## TO BE DONE:
Starting from the line that contains "for member in", copy every line exactly until the line that contains "zip(*points))), Vector(map(max, zip(*points)))", which is also included.

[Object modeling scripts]
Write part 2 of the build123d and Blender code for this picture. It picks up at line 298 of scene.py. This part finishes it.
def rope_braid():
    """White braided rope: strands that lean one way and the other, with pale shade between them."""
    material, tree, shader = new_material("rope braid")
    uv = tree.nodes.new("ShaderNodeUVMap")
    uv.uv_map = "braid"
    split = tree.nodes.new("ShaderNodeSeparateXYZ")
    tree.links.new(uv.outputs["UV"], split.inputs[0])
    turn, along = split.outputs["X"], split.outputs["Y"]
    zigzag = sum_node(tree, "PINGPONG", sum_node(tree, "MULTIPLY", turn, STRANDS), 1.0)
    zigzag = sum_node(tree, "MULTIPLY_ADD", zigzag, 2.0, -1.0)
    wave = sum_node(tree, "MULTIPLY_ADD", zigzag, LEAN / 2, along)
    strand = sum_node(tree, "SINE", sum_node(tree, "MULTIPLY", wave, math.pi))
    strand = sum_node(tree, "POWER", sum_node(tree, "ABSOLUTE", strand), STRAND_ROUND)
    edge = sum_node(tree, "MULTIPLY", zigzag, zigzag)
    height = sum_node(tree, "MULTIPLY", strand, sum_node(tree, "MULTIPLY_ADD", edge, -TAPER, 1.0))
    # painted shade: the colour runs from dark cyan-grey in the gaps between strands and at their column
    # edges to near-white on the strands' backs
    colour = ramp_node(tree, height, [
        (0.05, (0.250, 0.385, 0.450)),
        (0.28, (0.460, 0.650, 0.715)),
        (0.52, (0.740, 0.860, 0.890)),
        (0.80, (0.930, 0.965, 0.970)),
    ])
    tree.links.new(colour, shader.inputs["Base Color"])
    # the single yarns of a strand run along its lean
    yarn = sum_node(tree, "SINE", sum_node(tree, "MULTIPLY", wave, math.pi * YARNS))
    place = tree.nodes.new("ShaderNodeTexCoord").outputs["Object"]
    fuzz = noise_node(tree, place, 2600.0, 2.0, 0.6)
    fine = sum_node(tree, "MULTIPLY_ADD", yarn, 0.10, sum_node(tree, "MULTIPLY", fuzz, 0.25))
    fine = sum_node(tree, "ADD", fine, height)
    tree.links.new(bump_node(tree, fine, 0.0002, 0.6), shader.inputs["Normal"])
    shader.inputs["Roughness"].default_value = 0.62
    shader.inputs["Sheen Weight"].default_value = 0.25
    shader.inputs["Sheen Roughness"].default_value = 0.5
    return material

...

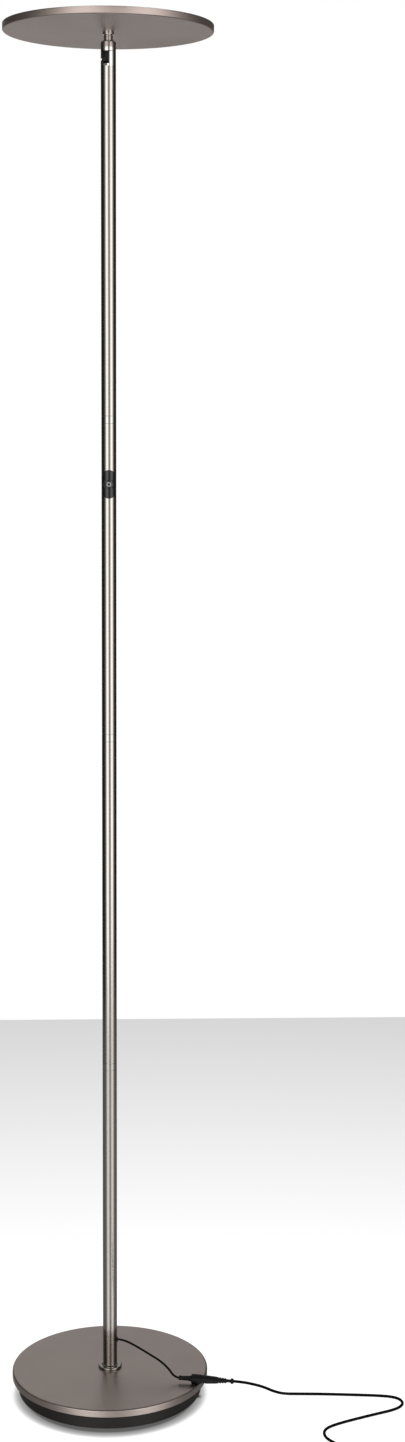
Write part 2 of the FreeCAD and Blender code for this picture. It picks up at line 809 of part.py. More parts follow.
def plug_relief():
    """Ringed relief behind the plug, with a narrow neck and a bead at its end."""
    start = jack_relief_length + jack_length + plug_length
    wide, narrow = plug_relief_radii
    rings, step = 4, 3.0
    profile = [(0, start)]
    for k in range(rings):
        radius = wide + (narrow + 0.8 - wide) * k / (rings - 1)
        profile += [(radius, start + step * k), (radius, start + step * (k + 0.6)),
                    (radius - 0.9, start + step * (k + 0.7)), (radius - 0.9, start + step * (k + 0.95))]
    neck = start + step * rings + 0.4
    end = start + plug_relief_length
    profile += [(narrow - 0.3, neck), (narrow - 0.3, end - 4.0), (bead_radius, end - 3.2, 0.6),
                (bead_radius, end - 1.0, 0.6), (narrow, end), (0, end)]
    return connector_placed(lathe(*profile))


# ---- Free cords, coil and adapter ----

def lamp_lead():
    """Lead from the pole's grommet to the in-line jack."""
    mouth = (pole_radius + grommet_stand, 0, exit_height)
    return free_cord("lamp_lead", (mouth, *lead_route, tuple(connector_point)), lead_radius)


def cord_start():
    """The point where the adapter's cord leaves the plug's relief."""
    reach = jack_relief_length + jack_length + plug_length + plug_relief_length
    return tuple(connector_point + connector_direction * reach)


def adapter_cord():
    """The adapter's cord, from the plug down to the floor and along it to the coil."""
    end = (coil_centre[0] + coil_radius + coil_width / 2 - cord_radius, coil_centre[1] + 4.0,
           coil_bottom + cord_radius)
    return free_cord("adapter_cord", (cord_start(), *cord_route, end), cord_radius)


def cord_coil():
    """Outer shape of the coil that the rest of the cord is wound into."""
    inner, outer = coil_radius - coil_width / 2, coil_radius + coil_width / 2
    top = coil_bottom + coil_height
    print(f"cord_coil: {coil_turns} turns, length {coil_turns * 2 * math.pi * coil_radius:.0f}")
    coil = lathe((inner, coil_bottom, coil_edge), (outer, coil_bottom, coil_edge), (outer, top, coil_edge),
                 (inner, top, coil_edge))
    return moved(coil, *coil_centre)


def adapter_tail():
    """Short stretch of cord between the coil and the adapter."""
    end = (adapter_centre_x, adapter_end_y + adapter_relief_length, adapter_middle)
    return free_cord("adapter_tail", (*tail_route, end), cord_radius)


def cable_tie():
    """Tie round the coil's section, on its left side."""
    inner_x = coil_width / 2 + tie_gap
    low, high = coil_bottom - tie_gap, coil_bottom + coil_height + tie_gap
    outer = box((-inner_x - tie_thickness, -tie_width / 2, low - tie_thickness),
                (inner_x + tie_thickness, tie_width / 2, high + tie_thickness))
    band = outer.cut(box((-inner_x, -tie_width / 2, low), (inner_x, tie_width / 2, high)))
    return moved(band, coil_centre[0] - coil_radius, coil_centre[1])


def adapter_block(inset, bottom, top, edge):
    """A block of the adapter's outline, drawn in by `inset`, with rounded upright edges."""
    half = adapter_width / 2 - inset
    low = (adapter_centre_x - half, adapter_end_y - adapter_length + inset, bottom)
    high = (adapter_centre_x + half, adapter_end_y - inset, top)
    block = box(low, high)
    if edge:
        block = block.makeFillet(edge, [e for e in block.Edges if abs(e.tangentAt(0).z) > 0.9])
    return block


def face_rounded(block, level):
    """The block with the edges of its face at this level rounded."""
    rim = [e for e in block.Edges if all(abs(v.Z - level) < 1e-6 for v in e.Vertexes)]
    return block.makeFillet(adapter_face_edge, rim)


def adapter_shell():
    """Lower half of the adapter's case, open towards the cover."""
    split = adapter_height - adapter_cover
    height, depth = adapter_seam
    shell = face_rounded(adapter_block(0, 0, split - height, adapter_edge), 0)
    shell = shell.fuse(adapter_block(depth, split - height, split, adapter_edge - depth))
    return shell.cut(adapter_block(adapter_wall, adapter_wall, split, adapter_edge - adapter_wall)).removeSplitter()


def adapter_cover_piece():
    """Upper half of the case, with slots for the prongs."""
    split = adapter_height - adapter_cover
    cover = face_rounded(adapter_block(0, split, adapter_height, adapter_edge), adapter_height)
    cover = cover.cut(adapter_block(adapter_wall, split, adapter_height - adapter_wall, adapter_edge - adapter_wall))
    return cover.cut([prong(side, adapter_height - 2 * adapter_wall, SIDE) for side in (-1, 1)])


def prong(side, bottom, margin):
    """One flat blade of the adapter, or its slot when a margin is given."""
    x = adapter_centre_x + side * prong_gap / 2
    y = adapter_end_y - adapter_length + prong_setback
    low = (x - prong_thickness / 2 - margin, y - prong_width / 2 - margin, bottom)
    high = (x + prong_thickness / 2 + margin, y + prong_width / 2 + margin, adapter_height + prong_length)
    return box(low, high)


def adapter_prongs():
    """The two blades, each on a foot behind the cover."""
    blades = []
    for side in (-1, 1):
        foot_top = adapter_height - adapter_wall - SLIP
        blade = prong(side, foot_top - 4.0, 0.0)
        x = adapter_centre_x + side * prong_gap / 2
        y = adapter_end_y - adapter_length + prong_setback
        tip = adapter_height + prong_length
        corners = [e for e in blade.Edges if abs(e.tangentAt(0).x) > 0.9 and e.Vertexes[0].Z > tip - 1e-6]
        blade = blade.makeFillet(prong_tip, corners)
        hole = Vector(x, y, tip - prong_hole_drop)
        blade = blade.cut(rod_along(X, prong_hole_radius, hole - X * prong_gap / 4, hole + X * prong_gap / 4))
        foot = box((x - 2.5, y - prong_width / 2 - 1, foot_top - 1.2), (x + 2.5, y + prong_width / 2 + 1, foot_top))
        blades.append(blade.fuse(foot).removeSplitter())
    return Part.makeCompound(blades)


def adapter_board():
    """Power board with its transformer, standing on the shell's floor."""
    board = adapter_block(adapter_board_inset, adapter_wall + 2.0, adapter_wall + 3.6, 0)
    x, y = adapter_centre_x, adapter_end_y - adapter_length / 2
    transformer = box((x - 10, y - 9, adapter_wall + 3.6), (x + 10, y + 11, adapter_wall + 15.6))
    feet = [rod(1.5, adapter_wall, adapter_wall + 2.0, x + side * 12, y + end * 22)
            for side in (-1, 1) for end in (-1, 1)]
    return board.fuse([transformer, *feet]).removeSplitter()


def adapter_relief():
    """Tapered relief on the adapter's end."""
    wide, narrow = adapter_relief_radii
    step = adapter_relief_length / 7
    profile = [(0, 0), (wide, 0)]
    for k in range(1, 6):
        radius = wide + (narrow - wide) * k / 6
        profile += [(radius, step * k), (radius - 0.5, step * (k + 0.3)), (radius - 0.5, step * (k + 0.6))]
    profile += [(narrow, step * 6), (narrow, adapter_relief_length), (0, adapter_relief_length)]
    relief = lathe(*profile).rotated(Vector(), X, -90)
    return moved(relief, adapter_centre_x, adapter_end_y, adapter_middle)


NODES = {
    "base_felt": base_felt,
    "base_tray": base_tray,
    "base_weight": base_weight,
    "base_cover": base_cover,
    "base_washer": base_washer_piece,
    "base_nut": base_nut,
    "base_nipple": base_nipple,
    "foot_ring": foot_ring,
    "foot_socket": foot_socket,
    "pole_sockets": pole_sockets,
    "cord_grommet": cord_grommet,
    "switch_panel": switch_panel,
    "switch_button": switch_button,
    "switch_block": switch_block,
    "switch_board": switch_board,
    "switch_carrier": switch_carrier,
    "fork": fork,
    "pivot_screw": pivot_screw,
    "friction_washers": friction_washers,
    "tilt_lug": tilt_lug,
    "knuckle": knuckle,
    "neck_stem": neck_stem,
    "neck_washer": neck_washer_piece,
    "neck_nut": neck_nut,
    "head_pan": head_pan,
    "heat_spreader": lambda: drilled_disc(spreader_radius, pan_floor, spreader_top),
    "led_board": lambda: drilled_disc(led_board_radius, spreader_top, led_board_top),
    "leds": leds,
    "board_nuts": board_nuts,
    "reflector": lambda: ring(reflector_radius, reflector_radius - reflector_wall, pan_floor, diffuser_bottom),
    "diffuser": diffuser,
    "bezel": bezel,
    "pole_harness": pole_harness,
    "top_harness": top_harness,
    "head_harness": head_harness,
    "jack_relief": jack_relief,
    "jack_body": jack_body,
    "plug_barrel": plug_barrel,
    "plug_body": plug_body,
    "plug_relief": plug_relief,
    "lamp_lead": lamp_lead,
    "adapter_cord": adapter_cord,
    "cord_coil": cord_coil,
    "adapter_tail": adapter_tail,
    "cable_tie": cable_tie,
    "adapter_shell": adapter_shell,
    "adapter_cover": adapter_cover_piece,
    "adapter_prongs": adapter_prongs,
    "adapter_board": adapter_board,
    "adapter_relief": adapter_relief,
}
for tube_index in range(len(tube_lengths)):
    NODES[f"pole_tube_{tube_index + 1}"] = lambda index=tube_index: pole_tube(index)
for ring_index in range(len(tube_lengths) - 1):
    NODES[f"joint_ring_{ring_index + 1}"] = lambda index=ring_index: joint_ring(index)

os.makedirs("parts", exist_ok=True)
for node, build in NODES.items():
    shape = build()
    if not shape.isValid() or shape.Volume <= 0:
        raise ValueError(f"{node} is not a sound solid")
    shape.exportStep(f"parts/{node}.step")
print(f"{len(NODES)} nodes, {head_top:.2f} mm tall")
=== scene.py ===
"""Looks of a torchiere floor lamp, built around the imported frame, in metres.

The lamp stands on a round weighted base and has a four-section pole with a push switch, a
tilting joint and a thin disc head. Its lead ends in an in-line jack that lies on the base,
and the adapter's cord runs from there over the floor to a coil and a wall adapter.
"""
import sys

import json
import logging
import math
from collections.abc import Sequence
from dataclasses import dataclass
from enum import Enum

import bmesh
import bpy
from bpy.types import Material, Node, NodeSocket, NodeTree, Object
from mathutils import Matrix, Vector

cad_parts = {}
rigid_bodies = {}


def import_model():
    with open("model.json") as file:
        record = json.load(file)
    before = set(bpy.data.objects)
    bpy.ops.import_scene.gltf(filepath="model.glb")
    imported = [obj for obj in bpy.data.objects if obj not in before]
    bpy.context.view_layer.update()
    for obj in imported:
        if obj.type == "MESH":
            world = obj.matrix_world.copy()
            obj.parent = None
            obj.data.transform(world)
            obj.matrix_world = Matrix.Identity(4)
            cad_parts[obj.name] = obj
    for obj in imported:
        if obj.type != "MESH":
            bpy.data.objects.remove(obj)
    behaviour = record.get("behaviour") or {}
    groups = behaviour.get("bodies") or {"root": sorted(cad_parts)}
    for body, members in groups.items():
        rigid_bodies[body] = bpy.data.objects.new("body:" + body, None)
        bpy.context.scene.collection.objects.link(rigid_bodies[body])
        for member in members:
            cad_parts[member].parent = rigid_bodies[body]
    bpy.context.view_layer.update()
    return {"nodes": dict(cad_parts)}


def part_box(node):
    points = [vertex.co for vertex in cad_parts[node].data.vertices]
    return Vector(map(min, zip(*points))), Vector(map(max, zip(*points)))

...

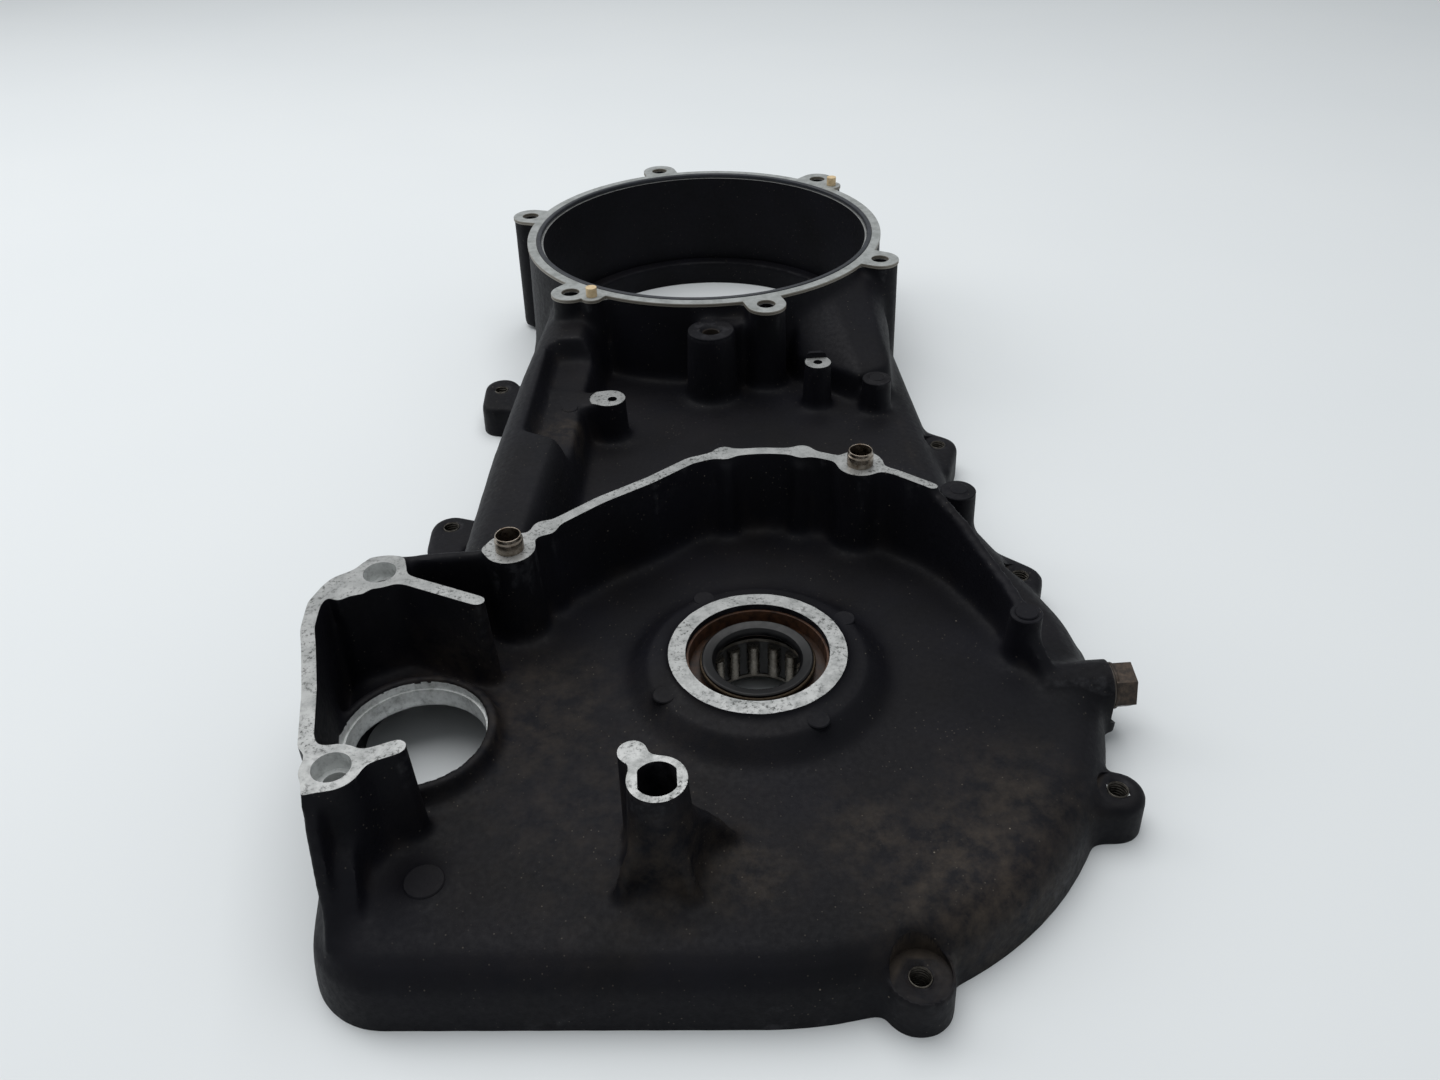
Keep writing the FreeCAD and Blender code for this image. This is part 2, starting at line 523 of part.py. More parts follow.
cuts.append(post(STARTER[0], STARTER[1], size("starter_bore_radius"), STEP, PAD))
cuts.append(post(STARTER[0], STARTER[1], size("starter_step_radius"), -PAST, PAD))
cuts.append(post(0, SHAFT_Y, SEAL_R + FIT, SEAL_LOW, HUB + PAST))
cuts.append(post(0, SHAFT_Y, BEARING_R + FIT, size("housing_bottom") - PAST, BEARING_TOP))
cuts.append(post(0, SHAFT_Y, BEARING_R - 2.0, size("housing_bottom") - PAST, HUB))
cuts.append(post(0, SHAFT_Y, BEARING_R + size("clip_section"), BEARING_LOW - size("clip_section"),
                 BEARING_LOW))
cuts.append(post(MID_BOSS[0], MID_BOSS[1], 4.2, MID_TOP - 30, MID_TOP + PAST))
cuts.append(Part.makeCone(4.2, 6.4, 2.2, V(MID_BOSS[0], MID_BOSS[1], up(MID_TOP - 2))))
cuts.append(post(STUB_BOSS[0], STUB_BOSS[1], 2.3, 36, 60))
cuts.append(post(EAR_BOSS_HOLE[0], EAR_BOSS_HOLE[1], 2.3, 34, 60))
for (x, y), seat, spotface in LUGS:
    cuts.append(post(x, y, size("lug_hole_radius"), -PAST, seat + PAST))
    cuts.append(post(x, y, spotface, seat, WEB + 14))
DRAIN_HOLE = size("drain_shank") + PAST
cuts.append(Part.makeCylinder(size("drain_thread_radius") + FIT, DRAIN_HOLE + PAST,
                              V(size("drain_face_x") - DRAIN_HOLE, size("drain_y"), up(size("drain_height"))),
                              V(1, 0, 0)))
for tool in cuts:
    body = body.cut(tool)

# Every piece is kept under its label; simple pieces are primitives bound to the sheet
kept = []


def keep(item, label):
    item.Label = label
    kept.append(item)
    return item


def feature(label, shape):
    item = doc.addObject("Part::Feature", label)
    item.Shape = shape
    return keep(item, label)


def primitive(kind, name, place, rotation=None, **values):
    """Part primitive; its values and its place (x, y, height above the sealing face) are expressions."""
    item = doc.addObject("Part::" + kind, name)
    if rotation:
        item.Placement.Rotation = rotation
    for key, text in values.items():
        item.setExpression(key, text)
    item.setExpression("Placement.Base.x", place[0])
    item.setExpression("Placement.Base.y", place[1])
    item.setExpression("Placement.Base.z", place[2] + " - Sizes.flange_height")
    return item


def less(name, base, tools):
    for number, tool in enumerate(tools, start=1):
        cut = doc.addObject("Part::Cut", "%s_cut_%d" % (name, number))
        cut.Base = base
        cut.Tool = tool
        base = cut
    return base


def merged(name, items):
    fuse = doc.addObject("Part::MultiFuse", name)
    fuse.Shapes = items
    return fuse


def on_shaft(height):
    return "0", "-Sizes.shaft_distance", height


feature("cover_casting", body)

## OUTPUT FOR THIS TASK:
        for member in members:
            cad_parts[member].parent = rigid_bodies[body]
    bpy.context.view_layer.update()
    return {"nodes": dict(cad_parts)}


def part_box(node):
    points = [vertex.co for vertex in cad_parts[node].data.vertices]
    return Vector(map(min, zip(*points))), Vector(map(max, zip(*points)))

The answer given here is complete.